Grenoble Court of Appeal affirms validity of arbitration clause despite contrary provisions of Spanish law | Practical Law

Grenoble Court of Appeal affirms validity of arbitration clause despite contrary provisions of Spanish law | Practical Law

Brendan Green (Associate), Herbert Smith LLP

Grenoble Court of Appeal affirms validity of arbitration clause despite contrary provisions of Spanish law

Practical Law UK Legal Update Case Report 4-516-8902 (Approx. 3 pages)

Grenoble Court of Appeal affirms validity of arbitration clause despite contrary provisions of Spanish law

by Practical Law
Published on 15 Dec 2011France
Brendan Green (Associate), Herbert Smith LLP
In a decision dated 17 November 2011, the Grenoble Court of Appeal upheld the decision of the Commercial Court to decline jurisdiction over a dispute involving an agency contract that contained an arbitration clause. In doing so, the Court of Appeal found that the arbitration clause was valid despite provisions of Spanish law (the governing law of the contract) that would have arguably invalidated it.

Facts

The case arose out of the alleged breach of an agency contract concluded in 2001 between Mr Fanck Soragna and Tualell, a Spanish company.
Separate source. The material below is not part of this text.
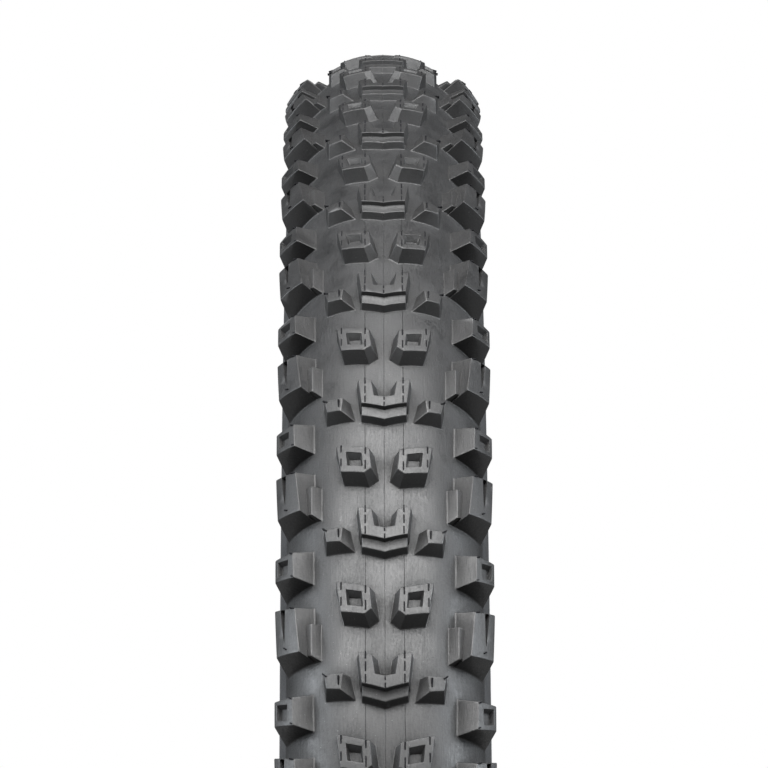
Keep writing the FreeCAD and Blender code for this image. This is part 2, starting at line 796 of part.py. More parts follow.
def make_hollow_shoulders():
    block = Block("shoulder_hollow_knobs_right", "hollow_behind", "shoulder_lean")
    outer = "shoulder_outer_v"
    outer_foot = "shoulder_outer_foot / 2"
    inner = "0 - hollow_inner_v"
    inner_foot = minus("shoulder_inner_foot")
    outline = [
        ("0 - hollow_rear_outer_x", outer, minus("hollow_rear_foot"), outer_foot),
        ("0 - hollow_rear_inner_x", inner, minus("hollow_rear_inner_foot"), inner_foot),
        ("hollow_front_inner_x", inner, "hollow_front_inner_foot", inner_foot),
        ("hollow_front_outer_x", outer, "hollow_front_foot", outer_foot),
    ]
    block.prism("shoulder_height", "shoulder_root_depth", outline)
    block.trim("shoulder_height")
    foot = "pocket_foot"
    back = minus(foot)
    mouth = [
        ("0 - pocket_rear_x - pocket_slant", "pocket_outer_v", foot, back),
        ("0 - pocket_rear_x + pocket_slant", "0 - pocket_inner_v", foot, foot),
        ("pocket_front_x + pocket_slant", "0 - pocket_inner_v", back, foot),
        ("pocket_front_x - pocket_slant", "pocket_outer_v", back, back),
    ]
    block.hollow("shoulder_height", "pocket_depth", mouth)
    return both_sides("shoulder_hollow_knobs", block.repeat())


def make_long_shoulders():
    block = Block("shoulder_long_knobs_right", "long_behind", "shoulder_lean")
    end_foot = "step_end_foot"
    inner_foot = minus("step_inner_foot")
    block.lean = "step_lean"
    step = [
        ("0 - step_rear_x", "step_outer_v", minus(end_foot), "0"),
        ("0 - step_rear_x", "0 - step_inner_v", minus(end_foot), inner_foot),
        ("step_front_x", "0 - step_inner_v", end_foot, inner_foot),
        ("step_front_x", "step_outer_v", end_foot, "0"),
    ]
    block.prism("step_height", "trim_depth", step)
    block.trim("step_height")
    block.lean = "shoulder_lean"
    outer_foot = "shoulder_outer_foot / 2"
    rear_inner = ("0 - long_rear_inner_x", "0 - long_inner_rear_v")
    rear_inner_foot = (minus("long_rear_inner_foot"), minus("shoulder_inner_foot"))
    outline = [
        ("0 - long_rear_outer_x", "shoulder_outer_v", minus("long_rear_foot"), outer_foot),
        rear_inner + rear_inner_foot,
        ("long_front_inner_x", "0 - long_inner_front_v", "long_front_inner_foot", "0"),
        ("long_front_outer_x", "long_front_outer_v", "long_front_foot", outer_foot),
    ]
    block.prism("shoulder_height", "shoulder_root_depth", outline)
    block.trim("shoulder_height")
    slit = [
        ("0 - slit_mouth_back", "slit_mouth_half", "0", "0"),
        ("0 - slit_mouth_back", "0 - slit_mouth_half", "0", "0"),
        ("slit_tip_x", "0", "0", "0"),
    ]
    block.hollow("shoulder_height", "slit_depth", slit)
    return both_sides("shoulder_long_knobs", block.repeat())


def faults(node, part):
    """Anything wrong with a finished part, as text."""
    found = [state for state in part.State if state in ("Invalid", "Error")]
    if part.Shape.isNull():
        return found + ["no shape"]
    if not part.Shape.isValid():
        found.append("shape is not valid")
    return found


def main():
    fill_sheet()
    parts = {}
    for make in (
        make_casing,
        make_crown,
        make_sides,
        make_beads,
        make_chevrons,
        make_squares,
        make_transitions,
        make_hollow_shoulders,
        make_long_shoulders,
    ):
        parts |= make()
    doc.recompute()
    os.makedirs("parts", exist_ok=True)
    for node, part in parts.items():
        problems = faults(node, part)
        if problems:
            raise RuntimeError(f"{node}: {problems}")
        part.Shape.exportStep(f"parts/{node}.step")
        print(node, len(part.Shape.Solids), round(part.Shape.Volume))
    for item in doc.Objects:
        if "Invalid" in item.State or "Error" in item.State:
            raise RuntimeError(f"{item.Label}: {item.State}")


main()
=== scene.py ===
"""Looks for the off-road bicycle tire: tread blocks, base skin, sidewalls, beads and layers.

Shapes are worked out in millimetres and written to the meshes in metres. A tread block is
drawn in its own tangent frame: x runs forward, v runs outward across the tyre and z is the
height above the base surface, which is a tube bent round the wheel. The block leans outward
from the crown by its lean angle.
"""
import math

import bmesh
import bpy
import numpy as np
from mathutils import Matrix, Vector


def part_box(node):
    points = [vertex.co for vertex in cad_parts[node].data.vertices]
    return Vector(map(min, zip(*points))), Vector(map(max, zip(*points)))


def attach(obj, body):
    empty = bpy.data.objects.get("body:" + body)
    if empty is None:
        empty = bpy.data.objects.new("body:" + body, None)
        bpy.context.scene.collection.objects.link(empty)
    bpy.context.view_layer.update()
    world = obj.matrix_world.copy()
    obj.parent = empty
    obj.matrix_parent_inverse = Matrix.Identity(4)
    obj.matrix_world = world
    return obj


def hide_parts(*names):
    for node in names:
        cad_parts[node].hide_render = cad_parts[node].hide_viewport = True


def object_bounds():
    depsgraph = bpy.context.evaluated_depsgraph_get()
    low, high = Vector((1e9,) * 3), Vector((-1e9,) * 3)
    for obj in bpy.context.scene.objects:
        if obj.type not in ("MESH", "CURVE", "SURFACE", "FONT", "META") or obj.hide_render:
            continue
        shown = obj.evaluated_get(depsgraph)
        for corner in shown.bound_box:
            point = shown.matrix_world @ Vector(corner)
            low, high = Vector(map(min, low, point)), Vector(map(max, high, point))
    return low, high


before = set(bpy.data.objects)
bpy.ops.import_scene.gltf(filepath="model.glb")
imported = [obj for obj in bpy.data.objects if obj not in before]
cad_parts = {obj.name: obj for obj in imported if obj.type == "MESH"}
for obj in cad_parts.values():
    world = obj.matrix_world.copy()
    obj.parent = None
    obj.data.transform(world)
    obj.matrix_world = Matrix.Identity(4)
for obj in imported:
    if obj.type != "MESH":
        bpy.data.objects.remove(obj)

MM = 0.001
CAD_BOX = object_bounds()

# ---------------------------------------------------------------- sizes from the frame

BLOCK_HEIGHT = 4.0  # of the blocks in the middle
PITCHES = 48
PATTERN_LEAD = 1.059  # degrees that the first chevron's ledge is ahead of the wheel's top
PATTERN_SKEW = 0.03  # how much the right side of the pattern is ahead, per unit across
chevron_low, chevron_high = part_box("centre_chevron_blocks")
CROWN_RADIUS = round((chevron_high.x - chevron_low.x) / 2 / MM, 1)
TUBE_RADIUS = round(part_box("sidewall_rubber_right")[1].y / MM, 1)
TUBE_CENTRE = CROWN_RADIUS - BLOCK_HEIGHT - TUBE_RADIUS  # radius of the tube's centre line

# ---------------------------------------------------------------- block building

SINK = 0.5  # depth of a block's root under the base surface
ROOT_CORNER = 0.8
FOOT_FILLET = 0.22
EDGE_RADIUS = 0.22
CORNER_RADIUS = 0.3
CORNER_STEPS = 3
LARGEST_CORNER_SHARE = 0.4  # of the shorter side beside a corner, for its rounding
LARGEST_COSINE = 0.999  # keeps corners that are nearly straight or folded back usable
FOOT_TURNS = (90, 60, 30, 0)  # where the rings of a rounding lie, in degrees of its arc
EDGE_TURNS = (0, 30, 60, 90)
MOUTH_TURNS = (90, 45, 0)
FLOOR_TURNS = (0, 45, 90)
SHOULDER_FILLET = 0.35
MOUTH_RADIUS = 0.15
FLOOR_RADIUS = 0.25
SLIT_RADIUS = 0.03
CELL = 1.5  # size of the pieces that a block is cut into so that it can bend
LEDGE_CELL = 0.6
BENDING_STEPS = 8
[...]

The contract contained an arbitration clause referring any disputes resulting from its execution or interpretation to arbitration before the Court of Arbitration of the Official Chamber of Commerce, Industry and Navigation of Castellon, in Spain.
By letter dated 31 December 2008, Taulell terminated the contract. Mr Soragna responded by commencing litigation before the Commercial Court of Grenoble, seeking damages totaling over EUR 250,000. Taulell argued that the court had no jurisdiction over the dispute, citing the arbitration clause. In a decision dated 20 May 2011, the Commercial Court of Grenoble agreed, finding in Taulell's favour and awarding it costs.
Mr Soragna appealed against the decision before the Grenoble Court of Appeal, arguing that, pursuant to Spanish law:
  • Disputes involving a commercial agent are to be heard by the commercial court of the place of residence of the agent.
  • Any contractual provisions to the contrary are void.
The governing law of the contract was that of Spain, so Mr Soragna asked that the Court of Appeal find that these provisions rendered the arbitration clause void and that the Commercial Court should have accepted jurisdiction over his claim against Taulell.

Decision

The Court of Appeal held in Taulell's favour and, like the Commercial Court, awarded costs against Mr Soragna. The court noted that, pursuant to the principle of Kompetenz-kompetenz, it is for the arbitration tribunal to decide on any objections to its jurisdiction. In the absence of the manifest inapplicability or invalidity of the arbitration clause, a French court will therefore decline jurisdiction.
In addition, the court noted that the doctrine of separability provided that the validity of the arbitration clause was not to be judged according to the governing law of the contract. Mr Soragna could not, therefore, rely on Spanish law to invalidate the clause.
No appeal has yet been launched against the decision.

Comment

Aside from confirming the well-established pro-arbitration posture of French courts, the case confirms the expansive application of two well-known principles in France.
First, in applying the principle of Kompetenz-kompetenz, a French court faced with a dispute involving a contract containing an arbitration clause will decline jurisdiction unless a party can demonstrate the clause's manifest invalidity or inapplicability. This has been reaffirmed in France's new Arbitration Law (Decree of 13 January 2011, Article 1455).
Second, French law interprets the doctrine of separability in a particularly broad fashion and French courts have consistently found that the governing law of a contract does not govern the validity of an arbitration clause contained therein. Rather, the validity of an arbitration clause is determined pursuant to:
  • Mandatory provisions of French law.
  • International public policy.
  • The common intention of the parties.
This is in contrast to some German and common law jurisdictions, which have applied an assumption that, in the absence of provisions to the contrary, parties to a contract are presumed to have intended that their arbitration clause be governed by the governing law of the contract.